McCrary has developed projects with BET Networks, co-hosted My Two Cents, and served as executive producer, in 2006, for reality show My Model Is Better Than Your Model, and for the series Real-Life Divas, which profiles African-American women and ran for four seasons. She was executive producer for documentary series Leading Women and Leading Men, which earned an NAACP Image Award nomination in 2009. In 2015, she was commissioned to make a short film to commemorate the 75th anniversary of the NAACP Legal Defense Fund.

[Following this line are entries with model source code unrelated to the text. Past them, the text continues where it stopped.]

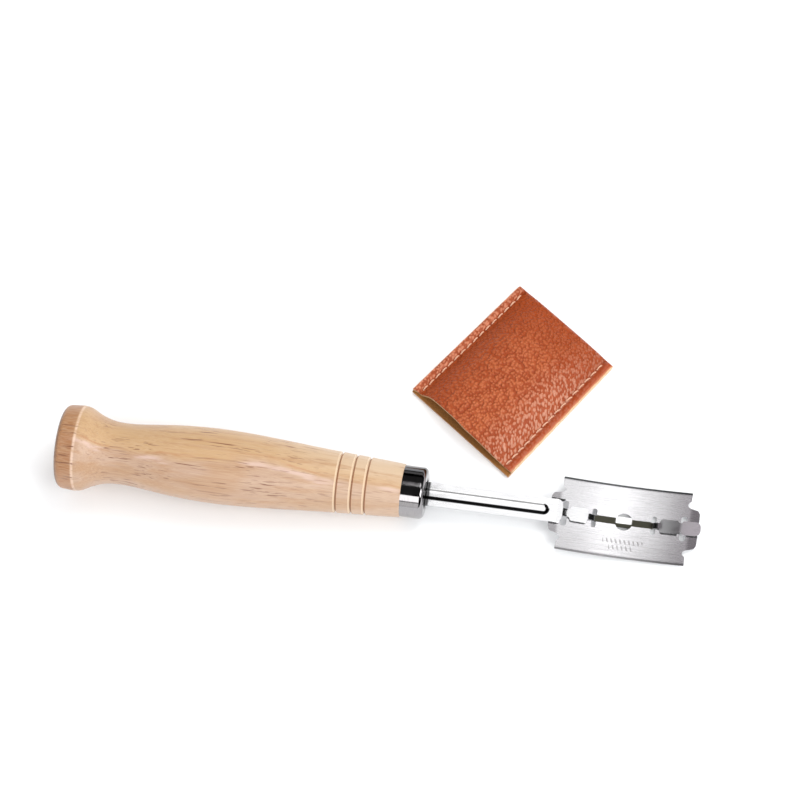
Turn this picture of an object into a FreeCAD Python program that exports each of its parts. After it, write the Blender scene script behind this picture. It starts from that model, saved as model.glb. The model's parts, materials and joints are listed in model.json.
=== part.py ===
import FreeCAD, Part
import math

# Bread lame: a turned wooden handle with a chromed ferrule, a stamped steel blade
# holder, a double-edge razor blade threaded on the holder's tongue, and a stitched
# leather blade cover lying beside it.
#
# The lame is drawn along X with the butt at x = 0, then tipped into its resting pose.
# The row frame is millimetres, +Z up, z = 0 on the table, origin under the centre of
# the whole part's box, and X along the lame from butt to tip.

Vec = FreeCAD.Vector
X_AXIS = Vec(1, 0, 0)
Y_AXIS = Vec(0, 1, 0)
Z_AXIS = Vec(0, 0, 1)
ORIGIN = Vec(0, 0, 0)

# ---------------------------------------------------------------- driving dimensions
# handle, turned about the X axis: stations (distance from butt, radius)
BUTT_CORNER_R = 2.0
BUTT_R = 12.35
RIM_ARC = [(5.0, 12.57), (5.42, 12.57), (5.9, 12.48)]
HANDLE_PROFILE = [
    (7.9, 11.95), (9.6, 11.0), (11.4, 10.2), (13.8, 9.45), (18.0, 9.0), (24.0, 9.35),
    (31.0, 10.15), (39.0, 10.75), (47.0, 10.95), (56.5, 10.65), (66.0, 10.05),
    (76.0, 9.3), (86.0, 8.7), (94.0, 8.25),
]
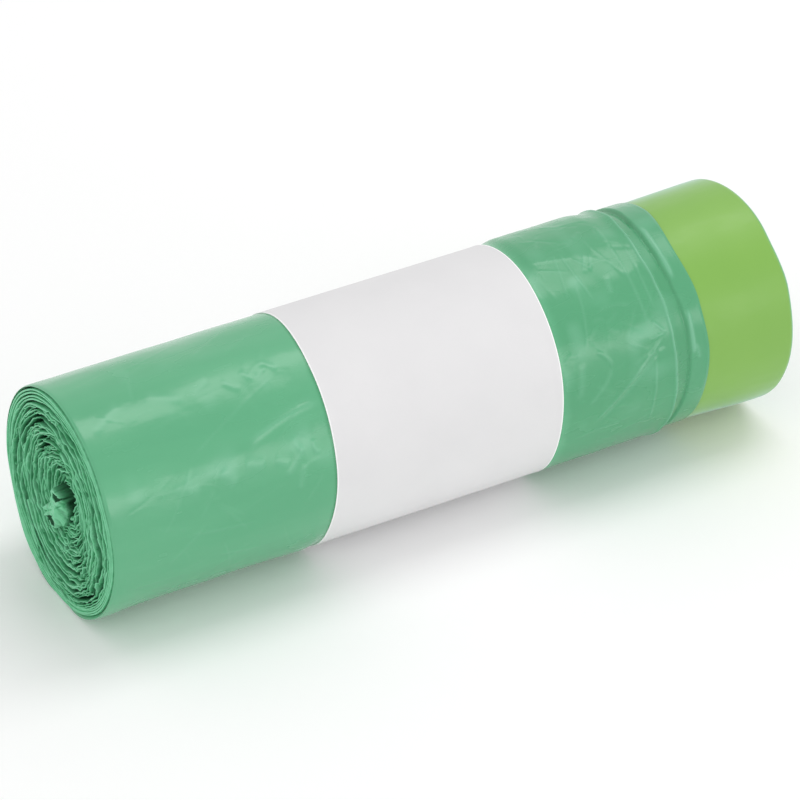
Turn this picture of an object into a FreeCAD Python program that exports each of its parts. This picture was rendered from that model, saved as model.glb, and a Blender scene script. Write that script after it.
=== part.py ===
import FreeCAD, Part
import math
import os

# A roll of drawstring bin bags, lying on its side along X, held by a paper band.
# The folded bottoms of the bags show as wound turns at -X, and their mouths are at +X,
# where a tape runs inside the hem. All sizes are millimetres, and the origin is on the
# surface that the roll lies on, under the middle of its length.

# Whole roll
roll_length = 244.0
long_diameter = 79.8
short_diameter = 72.2
lean_deg = 104.5            # direction of the long diameter, from +Y towards +Z
flat_depth = 0.8            # how far the soft roll is pressed flat where it lies

# Paper band round the middle
band_from_fold_end = 79.0   # from the fold end of the roll to the paper's edge
band_width = 80.5
paper_thickness = 0.3
paper_fit = 0.02            # room between the paper and the film
film_below_paper = 0.25     # how far the bare film lies under the paper's face
lap_from_deg = 208.0        # where the glued lap starts, round from the long diameter
lap_to_deg = 228.0

# Film surface between the band and the hem
ridge_from_mouth = 45.6     # raised fold beside the hem, from the mouth end
ridge_run = 9.0             # length over which the film rises to that fold
ridge_inset = 0.02
valley_width = 6.6          # from the fold to the bottom of the groove
valley_inset = 2.2
seam_width = 8.2            # welded strip between the groove and the tape
seam_inset = 0.9
seam_rise = 1.4             # length over which the strip rises out of the groove
ridge_fall = 1.8            # length over which the fold drops towards the groove
ridge_drop = 0.9

# Tape in the hem
tape_width = 30.6
tape_inset = 1.0
tape_thickness = 1.2
tape_fit = 0.04             # room between the outer turn of tape and the film
turn_fit = 0.15             # room on each side of the inner turns of tape
tape_from_edge = 0.5        # how far the tape's edge stands back inside the hem
tape_pitch = 3.7
tape_turn_thickness = 0.9
tape_turns = 5.2
tape_drop = 0.15            # share of a turn over which it leaves the outer turn
tape_ripple = 0.3
tape_points_per_turn = 20
mouth_hollow_long = 15.0
mouth_hollow_short = 10.0
mouth_hollow_depth = 14.0

# Wound turns at the fold end
step_count = 3              # outer turns that stand back one after the other
step_back = 0.55
step_inset = 0.95
edge_round = 0.6            # how far the outermost turn's edge curls in
edge_run = 2.6              # length over which it curls in
first_slot_inset = 4.0
turn_pitch = 2.3
turn_slots = 8.6
slot_width = 0.5
slot_depth = 7.5
pleats_per_turn = 14
pleat_height = 0.62
smooth_turns = 1.6          # outer turns without pleats
pleat_growth_turns = 3.0    # turns over which the pleats reach their full height
wide_gap_turns = (2.35, 5.35)   # turns where the winding has parted
wide_gap_length = 0.5       # share of a turn that each parting runs
wide_gap_width = 1.6
dish_inset = 11.5
dish_floor_inset = 24.5
dish_depth = 4.2

# Hollow and crumpled first winding in the middle of the fold end
hollow_long = 24.0
hollow_short = 19.0
hollow_depth = 11.0
hollow_angle = 135.0        # direction of its long side, from +Y towards +Z
hollow_y = -3.8             # its middle, from the roll's axis
hollow_z = 2.0
tuft_y = 3.8
tuft_z = -4.0
tuft_long = 22.5
tuft_short = 8.6
tuft_below_edge = 1.4
tuft_folds = 6              # creases along each side of the crumple
tuft_fold_height = 0.7
tuft_mouths = ((5.6, -0.6, 5.0, 2.2), (-5.6, 0.6, 7.0, 3.0))  # along, across, long, wide
tuft_mouth_depth = 6.5

# Room for cutting tools past a face
clear = 2.0

long_radius = long_diameter / 2
short_radius = short_diameter / 2
fold_end = -roll_length / 2
mouth_end = roll_length / 2
band_start = fold_end + band_from_fold_end
band_end = band_start + band_width
tape_start = mouth_end - tape_width
lean = math.radians(lean_deg)
lowest = math.hypot(long_radius * math.sin(lean), short_radius * math.cos(lean))
centre_height = lowest - flat_depth
X_AXIS = FreeCAD.Vector(1, 0, 0)


def section_point(x, along, across):
    """Point at x, from distances along and across the long diameter."""
    y = along * math.cos(lean) - across * math.sin(lean)
    z = along * math.sin(lean) + across * math.cos(lean)
    return FreeCAD.Vector(x, y, z + centre_height)


def oval_point(x, angle, inset):
    """Point on the roll's oval, drawn in by inset, at an angle from the long diameter."""
    return section_point(
        x,
        (long_radius - inset) * math.cos(angle),
        (short_radius - inset) * math.sin(angle),
    )


def oval_wire(x, inset):
    """The roll's oval outline at x, drawn in by inset."""
    ellipse = Part.Ellipse(
        oval_point(x, 0, inset), oval_point(x, math.pi / 2, inset), section_point(x, 0, 0)
    )
    return Part.Wire([ellipse.toShape()])


def oval_disc(start, end, inset):
    """A solid oval slice of the roll from start to end along X."""
    return Part.Face(oval_wire(start, inset)).extrude(X_AXIS * (end - start))


def outline_prism(points, depth):
    """A straight-sided solid over a closed outline, depth long along X."""
    wire = Part.makePolygon(points + [points[0]])
    return Part.Face(wire).extrude(X_AXIS * depth)


def stack(stations):
    """A solid of oval sections, given as pairs of x and inset, joined one to the next."""
    wires = [oval_wire(x, inset) for x, inset in stations]
    return Part.makeLoft(wires, True, True)


def floor_box(start, end, top):
    """Everything lower than top, from start to end along X."""
    size = 2 * long_diameter
    return Part.makeBox(end - start, 2 * size, size, FreeCAD.Vector(start, -size, top - size))


def below_floor():
    """Everything under the surface that the roll lies on."""
    return floor_box(fold_end - clear, mouth_end + clear, 0)


def ripple(turn):
    """Uneven waves round a turn, between about -1 and 1."""
    angle = 2 * math.pi * turn
    return 0.6 * math.sin(5 * angle) + 0.4 * math.sin(8.4 * angle)


def spiral_strip(x, depth, count, per_turn, line, widths, start_deg):
    """A strip wound as a spiral: line gives its inset and widths its thickness by turn."""
    steps = int(round(count * per_turn))
    outer = []
    inner = []
    for i in range(steps + 1):
        turn = i / per_turn
        angle = math.radians(start_deg) + 2 * math.pi * turn
        half = widths(turn) / 2
        outer.append(oval_point(x, angle, line(turn) - half))
        inner.append(oval_point(x, angle, line(turn) + half))
    return outline_prism(outer + inner[::-1], depth)


def pleat(turn):
    """Height of the zigzag pleats of the fold end, which start after the smooth turns."""
    grown = (turn - smooth_turns) / pleat_growth_turns
    size = pleat_height * min(1.0, max(0.0, grown))
    side = 1 if int(round(turn * 2 * pleats_per_turn)) % 2 else -1
    return size * (0.7 * side + 0.3 * math.sin(9.7 * turn))


def gap_width(turn):
    """Width of the gap between two turns, which parts wider along some stretches."""
    half = wide_gap_length / 2
    off = min(abs(turn - start - half) / half for start in wide_gap_turns)
    return slot_width + (wide_gap_width - slot_width) * max(0.0, 1 - off * off)


def turn_line(turn):
    """Inset of the gap between two turns at the fold end."""
    return first_slot_inset + turn_pitch * turn + pleat(turn)


def hem_line(turn):
    """Inset of the middle of the tape as it leaves its outer turn and winds inwards."""
    start = tape_inset + tape_thickness / 2 + 2 * tape_fit
    dropped = min(1.0, turn / tape_drop)
    wound = turn + dropped
    return start + tape_pitch * wound + tape_ripple * dropped * ripple(turn)


def rounded_oval(x, depth, length, width, angle_deg, dy, dz):
    """A straight oval solid for hollows, centred off the roll's middle by dy and dz."""
    turn = math.radians(angle_deg)
    centre = FreeCAD.Vector(x, dy, centre_height + dz)
    along = FreeCAD.Vector(0, math.cos(turn), math.sin(turn))
    across = FreeCAD.Vector(0, -math.sin(turn), math.cos(turn))
    ellipse = Part.Ellipse(centre + along * (length / 2), centre + across * (width / 2), centre)
    return Part.Face(Part.Wire([ellipse.toShape()])).extrude(X_AXIS * depth)


def film_body():
    """The outer form of the wound bags, from the stepped fold end to the hem."""
    bare = film_below_paper
    under = paper_thickness + paper_fit
    ridge = mouth_end - ridge_from_mouth
    groove = ridge + valley_width
    curl_start = fold_end + step_count * step_back
    return stack([
        (curl_start, bare + edge_round),
        (curl_start + edge_run, bare),
        (band_start - 2 * paper_fit, bare),
        (band_start - paper_fit, under),
        (band_end + paper_fit, under),
        (band_end + 2 * paper_fit, bare),
        (ridge - ridge_run, bare),
        (ridge, ridge_inset),
        (ridge + ridge_fall, ridge_drop),
        (groove, valley_inset),
        (groove + seam_rise, seam_inset),
        (groove + seam_width, seam_inset),
    ])


def outer_steps():
    """The outer turns at the fold end, each standing a little further out than the last."""
    turns = []
    for i in range(step_count):
        inset = film_below_paper + edge_round + step_inset * (i + 1)
        start = fold_end + step_back * (step_count - 1 - i)
        turns.append(oval_disc(start, fold_end + step_back * step_count + edge_run, inset))
    return turns


def dish():
    """The shallow dish where the inner turns stand back from the outer ones."""
    slope = (dish_floor_inset - dish_inset) / dish_depth
    return stack([
        (fold_end - clear, dish_inset - slope * clear),
        (fold_end + dish_depth, dish_floor_inset),
    ])


def fold_end_hollow():
    """The hollow in the middle of the fold end."""
    return rounded_oval(
        fold_end - clear, clear + hollow_depth, hollow_long, hollow_short,
        hollow_angle, hollow_y, hollow_z,
    )


def tuft_point(along, across):
    """Point on the crumple's top, from distances along and across it."""
    turn = math.radians(hollow_angle)
    return FreeCAD.Vector(
        fold_end + tuft_below_edge,
        tuft_y + along * math.cos(turn) - across * math.sin(turn),
        centre_height + tuft_z + along * math.sin(turn) + across * math.cos(turn),
    )


def tuft():
    """The crumpled first winding, a folded leaf shape with two mouths in it."""
    points = []
    for side in (-1, 1):
        for i in range(2 * tuft_folds):
            share = side * (1 - i / tuft_folds)
            fold = tuft_fold_height * (i % 2)
            across = tuft_short / 2 * math.sqrt(1 - share * share) - fold
            points.append(tuft_point(share * tuft_long / 2, side * across))
    leaf = outline_prism(points, hollow_depth - tuft_below_edge + clear)
    for along, across, length, width in tuft_mouths:
        corners = [
            tuft_point(along - length / 2, across - width / 2),
            tuft_point(along + length / 2, across),
            tuft_point(along - length / 2, across + width / 2),
        ]
        leaf = leaf.cut(outline_prism(corners, tuft_mouth_depth))
    return leaf


def turn_gaps():
    """The spiral gap between the wound turns at the fold end."""
    return spiral_strip(
        fold_end - clear, clear + slot_depth, turn_slots, 2 * pleats_per_turn,
        turn_line, gap_width, 0.0,
    )


def outer_tape(start, end):
    """The tape's outer turn, a closed ring."""
    ring = oval_disc(start, end, tape_inset)
    return ring.cut(oval_disc(start - clear, end + clear, tape_inset + tape_thickness))


def inner_tape(start, end, room):
    """The tape's inner turns, with some room on each side."""
    return spiral_strip(
        start, end - start, tape_turns, tape_points_per_turn,
        hem_line, lambda turn: tape_turn_thickness + 2 * room, 0.0,
    )


def mouth_hollow():
    """The small hollow left in the middle of the mouth end."""
    return rounded_oval(
        mouth_end - mouth_hollow_depth, mouth_hollow_depth + clear,
        mouth_hollow_long, mouth_hollow_short, hollow_angle, 0, 0,
    )


def bag_roll():
    """All the turns of bag film as one solid, with the pocket that holds the tape."""
    hem_core = oval_disc(tape_start - clear, mouth_end, tape_inset + tape_thickness + tape_fit)
    lip = oval_disc(mouth_end - tape_from_edge + tape_fit, mouth_end, tape_inset)
    roll = film_body().fuse([hem_core, lip] + outer_steps())
    roll = roll.cut(dish()).cut(fold_end_hollow()).cut(turn_gaps()).fuse(tuft())
    pocket = inner_tape(tape_start, mouth_end + clear, turn_fit)
    roll = roll.cut(pocket).cut(mouth_hollow()).cut(below_floor())
    under_paper = floor_box(band_start - paper_fit, band_end + paper_fit, paper_thickness + paper_fit)
    return roll.cut(under_paper)


def draw_tape():
    """The tape that closes the bags, wound inside the hem, as one solid."""
    start = tape_start + tape_fit
    end = mouth_end - tape_from_edge
    outer = outer_tape(start, end)
    inner = inner_tape(start, end, 0.0)
    tape = outer.fuse(inner)
    return tape.cut(mouth_hollow()).cut(below_floor())


def paper_band():
    """The paper band, a tube with its glued lap on the far side of the roll."""
    inside = oval_disc(band_start - clear, band_end + clear, paper_thickness)
    inside = inside.cut(floor_box(band_start - clear, band_end + clear, paper_thickness))
    tube = oval_disc(band_start, band_end, 0.0).cut(inside)
    steps = 8
    outer = []
    inner = []
    for i in range(steps + 1):
        angle = math.radians(lap_from_deg + (lap_to_deg - lap_from_deg) * i / steps)
        rise = paper_thickness * min(1.0, 2.0 * i / steps)
        outer.append(oval_point(band_start, angle, -rise))
        inner.append(oval_point(band_start, angle, paper_thickness / 2))
    lap = outline_prism(outer + inner[::-1], band_width)
    return tube.fuse(lap).cut(below_floor())


def save(name, shape):
    """Writes one part and prints what it holds."""
    solids = shape.Solids
    solid = solids[0] if len(solids) == 1 else shape
    solid.exportStep(os.path.join("parts", name + ".step"))
    box = solid.BoundBox
    print(name, "solids", len(solids), "faces", len(solid.Faces), "valid", solid.isValid(),
          "volume", round(solid.Volume), "x", round(box.XMin, 2), round(box.XMax, 2),
          "y", round(box.YMin, 2), round(box.YMax, 2), "z", round(box.ZMin, 2), round(box.ZMax, 2))


os.makedirs("parts", exist_ok=True)
save("bag_roll", bag_roll())
save("draw_tape", draw_tape())
save("paper_band", paper_band())
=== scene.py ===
"""A roll of drawstring bin bags, dressed over its CAD frame: wound film, hem tape and paper band.

Lengths are in millimetres and angles are in degrees from +Y towards +Z, unless a line says otherwise.
"""

import logging
import math
from dataclasses import dataclass
from enum import Enum

import bpy
import numpy as np
from mathutils import Matrix, Vector


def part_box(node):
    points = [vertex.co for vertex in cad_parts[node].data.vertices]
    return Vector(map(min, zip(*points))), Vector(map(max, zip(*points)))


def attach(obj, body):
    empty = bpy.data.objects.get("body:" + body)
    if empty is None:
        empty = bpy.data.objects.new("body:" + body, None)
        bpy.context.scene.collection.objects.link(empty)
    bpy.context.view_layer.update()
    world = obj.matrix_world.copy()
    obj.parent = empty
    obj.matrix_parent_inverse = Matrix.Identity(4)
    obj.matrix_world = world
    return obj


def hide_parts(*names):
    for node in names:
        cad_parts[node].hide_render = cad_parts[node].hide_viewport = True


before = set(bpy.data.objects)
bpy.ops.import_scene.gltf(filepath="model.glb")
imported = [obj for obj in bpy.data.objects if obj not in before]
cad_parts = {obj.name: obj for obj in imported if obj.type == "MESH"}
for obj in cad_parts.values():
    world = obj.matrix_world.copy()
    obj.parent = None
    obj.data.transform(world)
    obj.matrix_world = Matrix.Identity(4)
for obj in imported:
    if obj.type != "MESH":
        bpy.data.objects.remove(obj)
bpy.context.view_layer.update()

MM = 0.001
SEAM = 0.002
MOST_CREASED = 1.5
Knots = tuple[tuple[float, float], ...]
Triple = tuple[float, float, float]
log = logging.getLogger("bin_bag_roll")

# By angle: how far the outermost film stands back at the fold end.
RIM_BACK: Knots = ((0.0, -0.9), (50.0, -0.4), (90.0, 0.4), (140.0, 1.3), (180.0, 2.1), (220.0, 1.7), (260.0, 0.4),
                   (310.0, -0.8))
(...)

She has been featured in People, Essence and Newsweek, and has also appeared as herself in a variety of productions, including Today, Good Morning America, The Big Idea with Donny Deutsch, in 2006, The Sisterhood of the Traveling Pants 2, in 2008, Closet Envy, in 2010, and Girls Who Like Boys Who Like Boys, during 2010 to 2011. She appeared as a pop-culture commentator on American Morning for CNN in 2004 and 2005. and on Verdict with Dan Abrams for NBC, in 2008, alongside Pat Buchanan and Lawrence O'Donnell, as a guest host for The View, and as a legal analyst for CNBC, Fox News, and Court TV (now truTV).

Her directorial debut was the AAU youth basketball documentary Little Ballers in 2013, which she also co-produced; it was televised by Nickelodeon in 2015, the first documentary to be aired on NickSports. In 2017, Nickelodeon premiered her three-part docuseries, Little Ballers Indiana, which chronicles six diverse, fledgling female basketball players in the hometown of WNBA player Skylar Diggins, South Bend, Indiana.

In 2021, HBO Max premiered a reboot of Sex and the City, titled And Just Like That..., which introduced a recurring new character reportedly inspired by McCrary McGuire, named "Lisa Todd Wexley".

== Personal life ==
McCrary was formerly married NBA player Greg Anthony, with whom she had two children, including Orlando Magic point guard Cole Anthony. She later married former Wall Street executive Ray McGuire, whom she joined on the 2021 New York City mayoral campaign trail. They have one son together.